Priya Madhavan, Rochester

In many states of America, eminent domain (that is, the power of the state to take private property for public use) is well-est­ablished. A well-known case on the constitutionality of land acquisition is the 2005 one of Susette Kelo vs City of New London, in which the US Supreme Court ruled that the general benefits of economic growth can be seen as grounds for the state to acquire and transfer land from one citizen to ano­ther and for such a transfer to qualify as “public use”. The ruling was much criticised and loudly protested. It now hangs like a sword over property ownership, although it must be said that in the US, the state has followed due process and paid fair compensation in the rare cases in which it has exercised eminent domain. I do not of course mean to suggest that the lawlessness practised in India get the stamp of legality.

Jaipat Singh, on e-mail

There are three contentious issues on the land acquisition bill—farmer’s livelihood, 80 per cent consensus, and project implementation in five years.

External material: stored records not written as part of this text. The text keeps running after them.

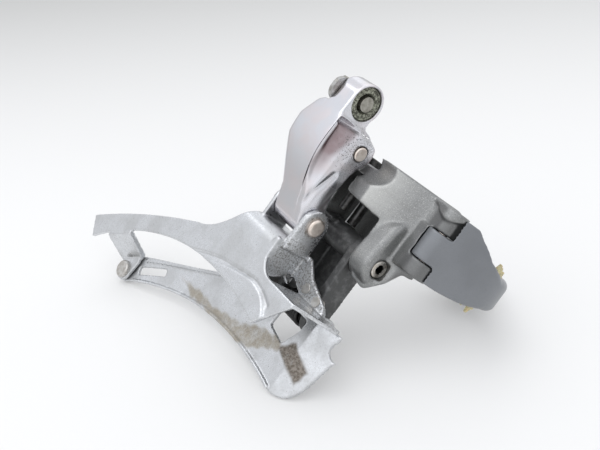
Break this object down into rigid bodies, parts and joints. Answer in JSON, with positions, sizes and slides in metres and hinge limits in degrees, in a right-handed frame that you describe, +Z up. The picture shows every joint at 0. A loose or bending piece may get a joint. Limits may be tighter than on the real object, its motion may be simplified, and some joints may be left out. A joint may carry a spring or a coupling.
{
  "type": "front derailleur",
  "caption": "Clamp-on bicycle front derailleur with a hinged seat tube band, a parallelogram of two links and a sprung steel chain cage.",
  "frame": {"origin": "centre of the seat tube clamp bore", "axes": "the attitude in which the derailleur lies on a flat surface: +Z up, +X along the longest extent from the tail of the cage towards the clamp"},
  "size_m": [0.1453, 0.0914, 0.0811],
  "materials": {
    "bracket_paint": "fine metallic grey paint",
    "band_paint": "smooth satin grey paint",
    "polished_alloy": "polished, lightly pitted",
    "cage_steel": "worn satin plating with grime and rust",
    "pin_steel": "turned, tarnished",
    "bolt_steel": "plated",
    "dark_screw": "dark bronze tarnish",
    "anchor_zinc": "rough zinc",
    "link_grey": "dark grey",
    "spring_black": "black oxide",
    "bush_plastic": "moulded",
    "tape": "aged adhesive tape"
  },
  "bodies": {
    "bracket": {"bracket_body": "bracket_paint", "clamp_hinge_pin": "pin_steel", "inner_pivot_screw": "dark_screw"},
    "band": {"clamp_band": "band_paint", "tape_scrap_upper": "tape", "tape_scrap_lower": "tape"},
    "clamp_bolt": {"clamp_bolt": "bolt_steel", "clamp_bolt_washer": "bolt_steel"},
    "low_limit_screw": {"low_limit_screw": "bolt_steel"},
    "high_limit_screw": {"high_limit_screw": "bolt_steel"},
    "outer_link": {"outer_link": "polished_alloy", "outer_link_pin": "pin_steel", "cable_anchor_insert": "anchor_zinc"},
    "cable_anchor_bolt": {"cable_anchor_bolt": "bolt_steel", "cable_anchor_washer": "bolt_steel"},
    "inner_link": {"inner_link": "link_grey"},
    "cage": {"cage_outer_plate": "cage_steel", "cage_inner_plate": "cage_steel", "cage_outer_pin": "pin_steel", "cage_outer_pin_clip": "spring_black", "cage_inner_pin": "pin_steel", "spring_bush": "bush_plastic", "return_spring": "spring_black", "cage_tail_rivet": "pin_steel", "cage_front_rivets": "pin_steel"}
  },
  "joints": [
    {"name": "outer_link_swing", "type": "hinge", "parent": "bracket", "child": "outer_link", "pos_m": [-0.02581, 0.00739, 0.03496], "axis": [-0.51, 0.8555, 0.0891], "range_deg": [0, 42], "stiffness_Nm_per_rad": 0.35, "springref_deg": -28.65},
    {"name": "inner_link_swing", "type": "hinge", "parent": "bracket", "child": "inner_link", "pos_m": [-0.02693, -0.00505, 0.00652], "axis": [-0.51, 0.8555, 0.0891], "range_deg": [0, 42]},
    {"name": "cage_carry", "type": "hinge", "parent": "outer_link", "child": "cage", "pos_m": [-0.04231, -0.00052, 0.01649], "axis": [-0.51, 0.8555, 0.0891], "range_deg": [-42, 0]},
    {"name": "band_open", "type": "hinge", "parent": "bracket", "child": "band", "pos_m": [-0.00757, -0.014, 0.01277], "axis": [-0.6347, -0.3044, -0.7102], "range_deg": [0, 60]},
    {"name": "clamp_bolt_draw", "type": "slide", "parent": "bracket", "child": "clamp_bolt", "axis": [-0.6778, 0.6607, 0.3226], "range_m": [0, 0.0301]},
    {"name": "low_limit_screw_travel", "type": "slide", "parent": "bracket", "child": "low_limit_screw", "axis": [0.6347, 0.3044, 0.7102], "range_m": [0, 0.004]},
    {"name": "high_limit_screw_travel", "type": "slide", "parent": "bracket", "child": "high_limit_screw", "axis": [0.6347, 0.3044, 0.7102], "range_m": [0, 0.004]},
    {"name": "cable_anchor_bolt_travel", "type": "slide", "parent": "outer_link", "child": "cable_anchor_bolt", "axis": [-0.51, 0.8555, 0.0891], "range_m": [0, 0.003]}
  ],
  "couplings": [
    {"joint": "inner_link_swing", "follows": "outer_link_swing", "ratio": 1},
    {"joint": "cage_carry", "follows": "outer_link_swing", "ratio": -1},
    {"joint": "clamp_bolt_draw", "follows": "band_open", "m_per_rad": 0.02865}
  ]
}
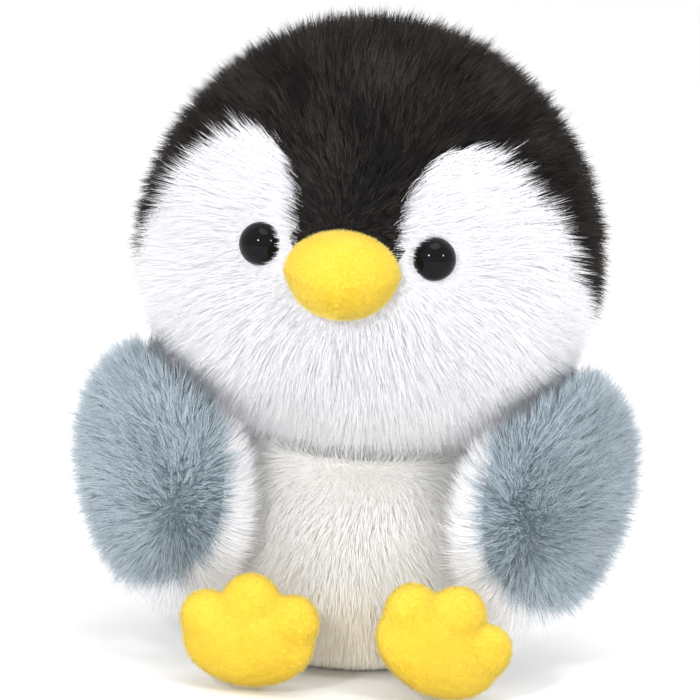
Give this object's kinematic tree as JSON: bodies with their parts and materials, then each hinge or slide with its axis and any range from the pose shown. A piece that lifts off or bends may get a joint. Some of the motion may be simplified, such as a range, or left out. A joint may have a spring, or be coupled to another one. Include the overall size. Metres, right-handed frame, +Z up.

I have the following suggestions: a) Pay part of the compensation in the form of shareholding in the company to which the land is given, thereby generating an income stream of dividends for those who lose their land; b) let districts compete for industries to set up units in them, thereby turning land acquisition into a bottom-up process; c) streamline the procedure and monitor projects to ensure they are implemented in five years.